-- begin --
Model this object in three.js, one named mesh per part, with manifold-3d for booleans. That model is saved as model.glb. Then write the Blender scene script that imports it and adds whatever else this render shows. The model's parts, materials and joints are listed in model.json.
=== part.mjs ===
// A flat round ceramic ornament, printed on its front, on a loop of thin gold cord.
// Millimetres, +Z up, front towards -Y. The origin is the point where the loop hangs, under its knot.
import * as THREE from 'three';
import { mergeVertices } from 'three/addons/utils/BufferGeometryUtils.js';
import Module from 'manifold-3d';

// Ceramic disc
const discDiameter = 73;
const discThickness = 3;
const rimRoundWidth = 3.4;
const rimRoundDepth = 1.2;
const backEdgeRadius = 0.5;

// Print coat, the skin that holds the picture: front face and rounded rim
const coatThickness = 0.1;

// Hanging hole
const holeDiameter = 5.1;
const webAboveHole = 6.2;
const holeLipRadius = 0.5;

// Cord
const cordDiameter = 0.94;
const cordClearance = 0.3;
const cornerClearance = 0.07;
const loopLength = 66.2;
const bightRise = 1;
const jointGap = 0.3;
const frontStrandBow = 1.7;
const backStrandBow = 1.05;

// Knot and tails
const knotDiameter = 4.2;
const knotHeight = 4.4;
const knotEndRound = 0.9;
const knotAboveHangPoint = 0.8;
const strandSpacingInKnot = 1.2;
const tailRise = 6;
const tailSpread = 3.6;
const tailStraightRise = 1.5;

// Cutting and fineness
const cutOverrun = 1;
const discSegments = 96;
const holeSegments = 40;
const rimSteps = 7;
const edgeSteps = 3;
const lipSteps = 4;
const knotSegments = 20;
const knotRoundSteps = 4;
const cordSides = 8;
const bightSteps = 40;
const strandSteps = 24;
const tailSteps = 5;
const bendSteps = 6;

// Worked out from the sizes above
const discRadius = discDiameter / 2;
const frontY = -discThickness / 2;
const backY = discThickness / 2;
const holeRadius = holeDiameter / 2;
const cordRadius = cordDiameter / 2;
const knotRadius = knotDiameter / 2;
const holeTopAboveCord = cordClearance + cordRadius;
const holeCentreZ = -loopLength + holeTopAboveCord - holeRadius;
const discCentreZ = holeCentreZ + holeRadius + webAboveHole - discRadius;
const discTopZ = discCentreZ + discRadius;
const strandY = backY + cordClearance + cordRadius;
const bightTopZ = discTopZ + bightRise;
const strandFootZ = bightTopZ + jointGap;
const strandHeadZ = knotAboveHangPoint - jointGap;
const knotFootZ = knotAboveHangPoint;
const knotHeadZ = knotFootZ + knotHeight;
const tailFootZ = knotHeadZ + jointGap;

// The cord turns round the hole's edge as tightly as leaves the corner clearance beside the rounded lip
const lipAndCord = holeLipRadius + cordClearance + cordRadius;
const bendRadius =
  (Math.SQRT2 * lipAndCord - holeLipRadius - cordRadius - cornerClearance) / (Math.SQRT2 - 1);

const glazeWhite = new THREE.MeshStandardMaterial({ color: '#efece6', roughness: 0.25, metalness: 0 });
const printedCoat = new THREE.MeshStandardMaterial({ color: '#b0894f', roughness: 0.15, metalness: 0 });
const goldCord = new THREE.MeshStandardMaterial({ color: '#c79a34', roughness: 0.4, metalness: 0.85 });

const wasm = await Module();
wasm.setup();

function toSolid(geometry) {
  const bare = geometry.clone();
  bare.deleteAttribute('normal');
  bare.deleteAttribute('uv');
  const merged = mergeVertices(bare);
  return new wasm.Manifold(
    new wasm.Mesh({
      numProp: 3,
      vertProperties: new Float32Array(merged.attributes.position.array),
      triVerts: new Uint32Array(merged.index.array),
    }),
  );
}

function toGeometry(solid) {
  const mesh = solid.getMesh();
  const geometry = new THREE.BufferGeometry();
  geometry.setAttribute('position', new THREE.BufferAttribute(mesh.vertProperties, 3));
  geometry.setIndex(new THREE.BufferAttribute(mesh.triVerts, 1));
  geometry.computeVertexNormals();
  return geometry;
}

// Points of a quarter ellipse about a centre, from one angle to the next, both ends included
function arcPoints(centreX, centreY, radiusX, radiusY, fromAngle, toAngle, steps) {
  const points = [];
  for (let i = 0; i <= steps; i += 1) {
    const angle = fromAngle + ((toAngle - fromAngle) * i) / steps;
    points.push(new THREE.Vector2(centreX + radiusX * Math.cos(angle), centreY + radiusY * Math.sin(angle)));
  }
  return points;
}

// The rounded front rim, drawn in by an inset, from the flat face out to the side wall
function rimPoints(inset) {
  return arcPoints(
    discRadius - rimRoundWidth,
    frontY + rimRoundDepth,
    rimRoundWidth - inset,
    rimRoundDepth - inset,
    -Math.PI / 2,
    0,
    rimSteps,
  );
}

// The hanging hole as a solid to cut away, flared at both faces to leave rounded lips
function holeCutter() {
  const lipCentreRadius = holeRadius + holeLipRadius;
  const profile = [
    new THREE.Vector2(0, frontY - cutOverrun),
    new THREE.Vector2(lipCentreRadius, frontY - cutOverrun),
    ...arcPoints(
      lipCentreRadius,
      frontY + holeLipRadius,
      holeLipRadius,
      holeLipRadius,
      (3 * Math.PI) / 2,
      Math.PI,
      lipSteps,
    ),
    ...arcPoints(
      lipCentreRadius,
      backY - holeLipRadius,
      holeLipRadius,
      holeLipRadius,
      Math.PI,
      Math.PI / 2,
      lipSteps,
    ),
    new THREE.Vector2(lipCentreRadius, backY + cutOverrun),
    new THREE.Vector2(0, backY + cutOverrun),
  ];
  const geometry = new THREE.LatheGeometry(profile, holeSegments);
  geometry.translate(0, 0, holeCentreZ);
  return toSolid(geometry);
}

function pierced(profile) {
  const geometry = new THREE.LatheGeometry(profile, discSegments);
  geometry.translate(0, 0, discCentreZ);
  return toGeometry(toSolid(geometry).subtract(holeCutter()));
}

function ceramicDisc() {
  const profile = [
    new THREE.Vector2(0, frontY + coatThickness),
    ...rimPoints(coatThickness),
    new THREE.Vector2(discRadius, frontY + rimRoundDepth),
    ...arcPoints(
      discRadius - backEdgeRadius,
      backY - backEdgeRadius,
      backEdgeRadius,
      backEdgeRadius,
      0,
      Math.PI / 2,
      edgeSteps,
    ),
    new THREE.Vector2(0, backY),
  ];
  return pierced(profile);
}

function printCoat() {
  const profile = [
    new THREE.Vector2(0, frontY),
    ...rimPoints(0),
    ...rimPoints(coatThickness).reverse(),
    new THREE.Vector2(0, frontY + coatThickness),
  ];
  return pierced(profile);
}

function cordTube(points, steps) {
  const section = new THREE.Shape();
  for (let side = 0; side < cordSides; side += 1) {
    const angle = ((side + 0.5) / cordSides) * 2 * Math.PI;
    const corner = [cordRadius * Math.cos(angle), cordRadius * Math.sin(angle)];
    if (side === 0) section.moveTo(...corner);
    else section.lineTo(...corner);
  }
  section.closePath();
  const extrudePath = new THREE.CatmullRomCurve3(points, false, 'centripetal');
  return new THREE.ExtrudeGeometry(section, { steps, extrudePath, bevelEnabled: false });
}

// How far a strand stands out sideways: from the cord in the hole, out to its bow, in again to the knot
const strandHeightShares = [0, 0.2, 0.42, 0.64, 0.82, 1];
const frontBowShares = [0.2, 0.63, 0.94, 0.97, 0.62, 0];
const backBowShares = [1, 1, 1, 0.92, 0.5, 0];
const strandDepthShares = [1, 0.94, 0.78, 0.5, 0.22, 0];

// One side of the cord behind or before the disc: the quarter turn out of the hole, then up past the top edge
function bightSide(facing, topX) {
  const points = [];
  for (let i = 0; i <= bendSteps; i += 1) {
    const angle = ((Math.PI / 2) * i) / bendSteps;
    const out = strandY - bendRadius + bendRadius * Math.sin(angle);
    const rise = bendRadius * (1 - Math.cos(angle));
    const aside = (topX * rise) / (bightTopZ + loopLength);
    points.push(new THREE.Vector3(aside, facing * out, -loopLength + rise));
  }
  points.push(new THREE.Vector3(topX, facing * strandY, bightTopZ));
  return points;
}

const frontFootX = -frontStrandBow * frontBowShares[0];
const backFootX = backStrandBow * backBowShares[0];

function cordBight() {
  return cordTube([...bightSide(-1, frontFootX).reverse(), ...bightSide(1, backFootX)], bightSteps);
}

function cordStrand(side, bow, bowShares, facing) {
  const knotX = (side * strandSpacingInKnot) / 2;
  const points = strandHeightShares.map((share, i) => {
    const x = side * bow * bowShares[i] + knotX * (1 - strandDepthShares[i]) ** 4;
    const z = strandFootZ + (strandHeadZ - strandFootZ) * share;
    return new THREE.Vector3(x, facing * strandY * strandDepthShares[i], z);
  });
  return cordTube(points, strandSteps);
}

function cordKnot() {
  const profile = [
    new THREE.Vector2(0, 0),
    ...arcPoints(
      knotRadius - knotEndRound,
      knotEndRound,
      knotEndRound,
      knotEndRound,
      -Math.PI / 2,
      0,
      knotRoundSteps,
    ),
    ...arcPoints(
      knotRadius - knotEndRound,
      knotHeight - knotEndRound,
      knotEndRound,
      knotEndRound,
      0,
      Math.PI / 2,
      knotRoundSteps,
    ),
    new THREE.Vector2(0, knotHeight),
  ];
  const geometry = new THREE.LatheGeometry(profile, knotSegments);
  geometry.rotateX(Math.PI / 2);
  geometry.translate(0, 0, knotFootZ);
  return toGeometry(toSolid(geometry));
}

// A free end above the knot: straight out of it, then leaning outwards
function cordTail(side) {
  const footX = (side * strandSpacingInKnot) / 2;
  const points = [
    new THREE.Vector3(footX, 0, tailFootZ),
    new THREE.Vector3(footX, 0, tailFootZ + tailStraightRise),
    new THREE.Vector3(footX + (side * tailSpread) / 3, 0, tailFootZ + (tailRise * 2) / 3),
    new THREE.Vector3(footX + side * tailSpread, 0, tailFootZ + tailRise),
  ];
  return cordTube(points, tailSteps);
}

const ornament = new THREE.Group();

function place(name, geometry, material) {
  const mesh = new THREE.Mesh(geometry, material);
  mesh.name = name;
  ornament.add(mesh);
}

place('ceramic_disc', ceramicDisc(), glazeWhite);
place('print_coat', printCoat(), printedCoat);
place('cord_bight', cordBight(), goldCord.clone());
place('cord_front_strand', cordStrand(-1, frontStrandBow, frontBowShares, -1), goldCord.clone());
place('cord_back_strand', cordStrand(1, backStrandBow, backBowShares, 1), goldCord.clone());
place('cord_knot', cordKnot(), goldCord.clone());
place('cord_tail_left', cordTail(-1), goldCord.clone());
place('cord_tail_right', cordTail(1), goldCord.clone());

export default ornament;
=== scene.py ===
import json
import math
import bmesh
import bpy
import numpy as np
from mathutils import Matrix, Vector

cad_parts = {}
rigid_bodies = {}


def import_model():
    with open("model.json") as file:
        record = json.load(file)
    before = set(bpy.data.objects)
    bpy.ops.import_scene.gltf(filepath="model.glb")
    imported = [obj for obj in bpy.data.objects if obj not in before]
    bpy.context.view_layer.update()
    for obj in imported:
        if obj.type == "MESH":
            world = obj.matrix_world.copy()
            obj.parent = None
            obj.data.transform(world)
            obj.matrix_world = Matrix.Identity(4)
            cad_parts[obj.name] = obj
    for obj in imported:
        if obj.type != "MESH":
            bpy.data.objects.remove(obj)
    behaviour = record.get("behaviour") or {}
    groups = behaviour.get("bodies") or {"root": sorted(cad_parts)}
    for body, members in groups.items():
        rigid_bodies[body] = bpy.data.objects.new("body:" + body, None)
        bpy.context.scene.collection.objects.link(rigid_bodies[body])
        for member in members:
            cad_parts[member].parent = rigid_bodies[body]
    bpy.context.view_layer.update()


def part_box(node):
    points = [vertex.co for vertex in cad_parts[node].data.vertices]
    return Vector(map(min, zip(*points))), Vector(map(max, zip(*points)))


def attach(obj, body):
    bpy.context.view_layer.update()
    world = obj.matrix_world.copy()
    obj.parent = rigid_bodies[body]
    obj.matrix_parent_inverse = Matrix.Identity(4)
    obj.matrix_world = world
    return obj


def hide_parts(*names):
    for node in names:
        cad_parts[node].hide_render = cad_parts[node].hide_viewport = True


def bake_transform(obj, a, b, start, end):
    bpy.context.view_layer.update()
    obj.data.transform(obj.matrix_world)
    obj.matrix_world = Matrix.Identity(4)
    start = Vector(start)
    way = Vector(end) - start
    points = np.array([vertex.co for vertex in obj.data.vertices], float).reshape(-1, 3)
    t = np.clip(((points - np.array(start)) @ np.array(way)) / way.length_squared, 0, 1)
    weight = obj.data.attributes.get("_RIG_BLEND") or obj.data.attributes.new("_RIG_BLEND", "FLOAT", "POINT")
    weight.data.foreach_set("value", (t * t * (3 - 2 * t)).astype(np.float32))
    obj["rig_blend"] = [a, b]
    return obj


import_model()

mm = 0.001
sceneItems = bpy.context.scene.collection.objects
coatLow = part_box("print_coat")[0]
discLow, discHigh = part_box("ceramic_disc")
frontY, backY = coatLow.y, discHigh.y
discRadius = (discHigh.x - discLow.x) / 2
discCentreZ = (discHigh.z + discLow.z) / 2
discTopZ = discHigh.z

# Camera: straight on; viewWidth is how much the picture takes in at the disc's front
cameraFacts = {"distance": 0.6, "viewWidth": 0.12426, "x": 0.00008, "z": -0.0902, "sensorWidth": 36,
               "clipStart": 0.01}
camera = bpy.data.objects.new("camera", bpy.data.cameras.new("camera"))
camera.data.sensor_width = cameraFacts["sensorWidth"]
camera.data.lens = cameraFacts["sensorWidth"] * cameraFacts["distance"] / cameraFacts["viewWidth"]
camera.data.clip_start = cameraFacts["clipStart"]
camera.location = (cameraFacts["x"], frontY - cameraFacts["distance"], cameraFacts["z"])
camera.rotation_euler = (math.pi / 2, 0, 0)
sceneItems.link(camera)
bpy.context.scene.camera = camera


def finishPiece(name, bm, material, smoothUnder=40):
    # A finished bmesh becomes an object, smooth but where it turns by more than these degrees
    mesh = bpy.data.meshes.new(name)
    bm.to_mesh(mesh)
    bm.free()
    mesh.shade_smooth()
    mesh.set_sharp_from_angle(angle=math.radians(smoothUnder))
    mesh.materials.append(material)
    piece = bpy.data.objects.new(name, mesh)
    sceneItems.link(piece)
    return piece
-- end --
-- begin --
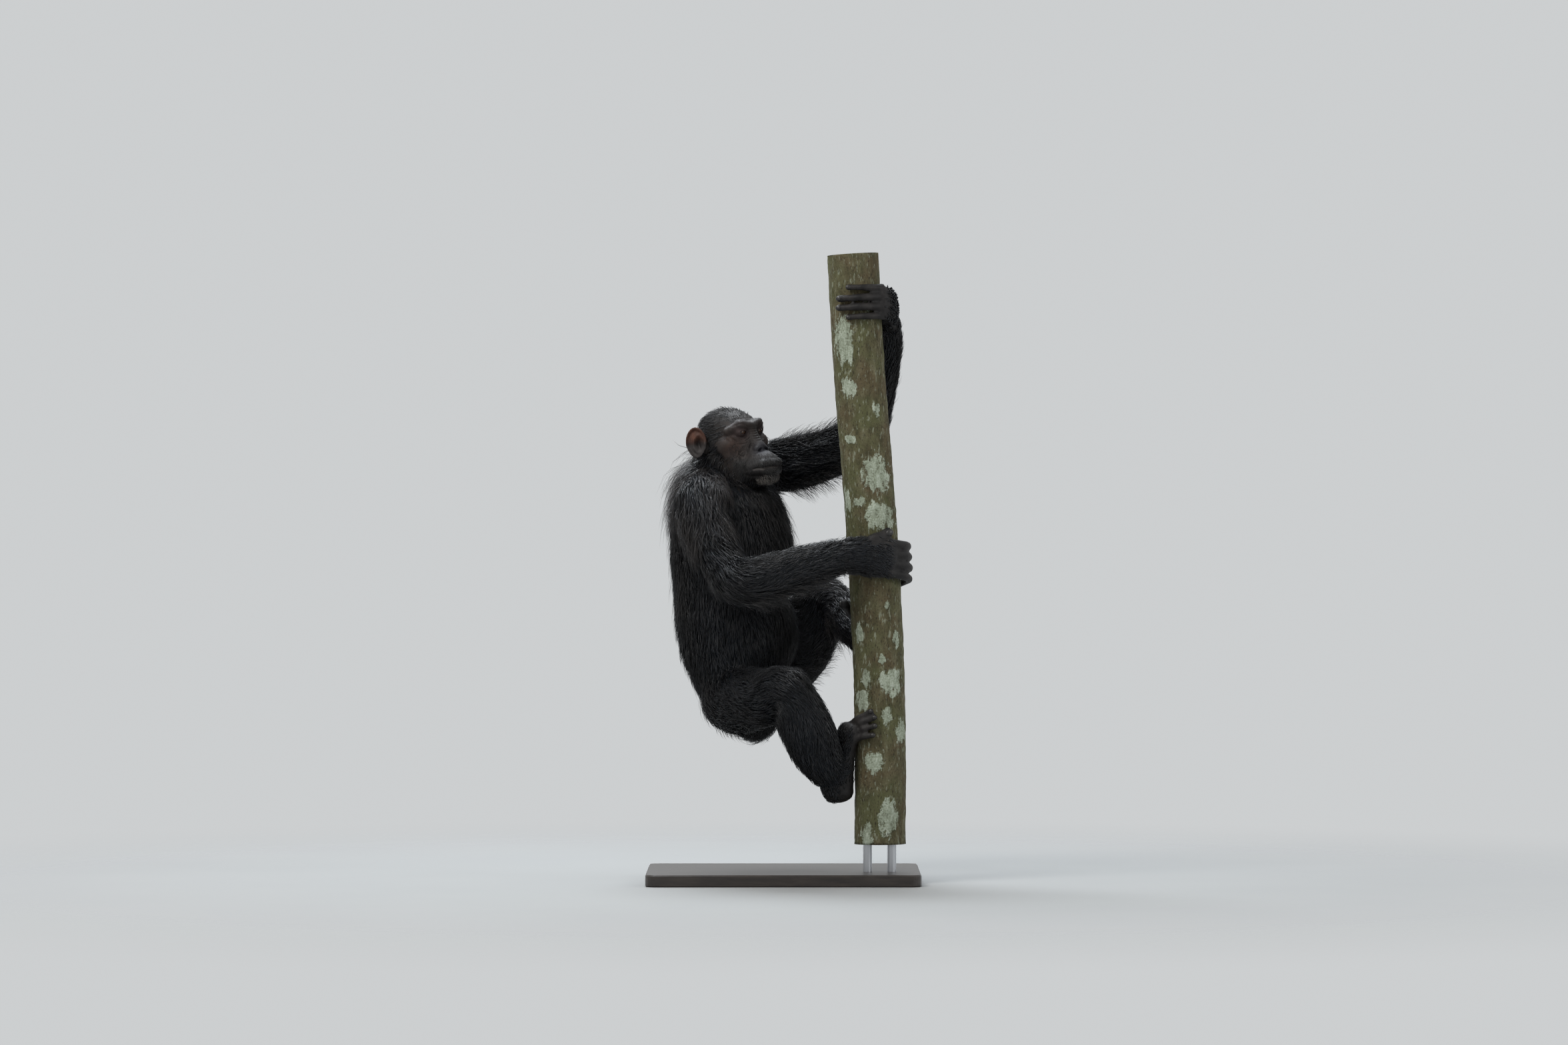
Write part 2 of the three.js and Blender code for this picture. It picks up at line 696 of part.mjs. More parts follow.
-- end --
■ REQUIREMENT ■
Give back exactly the lines from the line that has "Model this object" to the line that has "import Module from 'manifold-3d';", both included, and leave out all others.

■ SOLUTION TO THIS TASK ■
Model this object in three.js, one named mesh per part, with manifold-3d for booleans. That model is saved as model.glb. Then write the Blender scene script that imports it and adds whatever else this render shows. The model's parts, materials and joints are listed in model.json.
=== part.mjs ===
// A flat round ceramic ornament, printed on its front, on a loop of thin gold cord.
// Millimetres, +Z up, front towards -Y. The origin is the point where the loop hangs, under its knot.
import * as THREE from 'three';
import { mergeVertices } from 'three/addons/utils/BufferGeometryUtils.js';
import Module from 'manifold-3d';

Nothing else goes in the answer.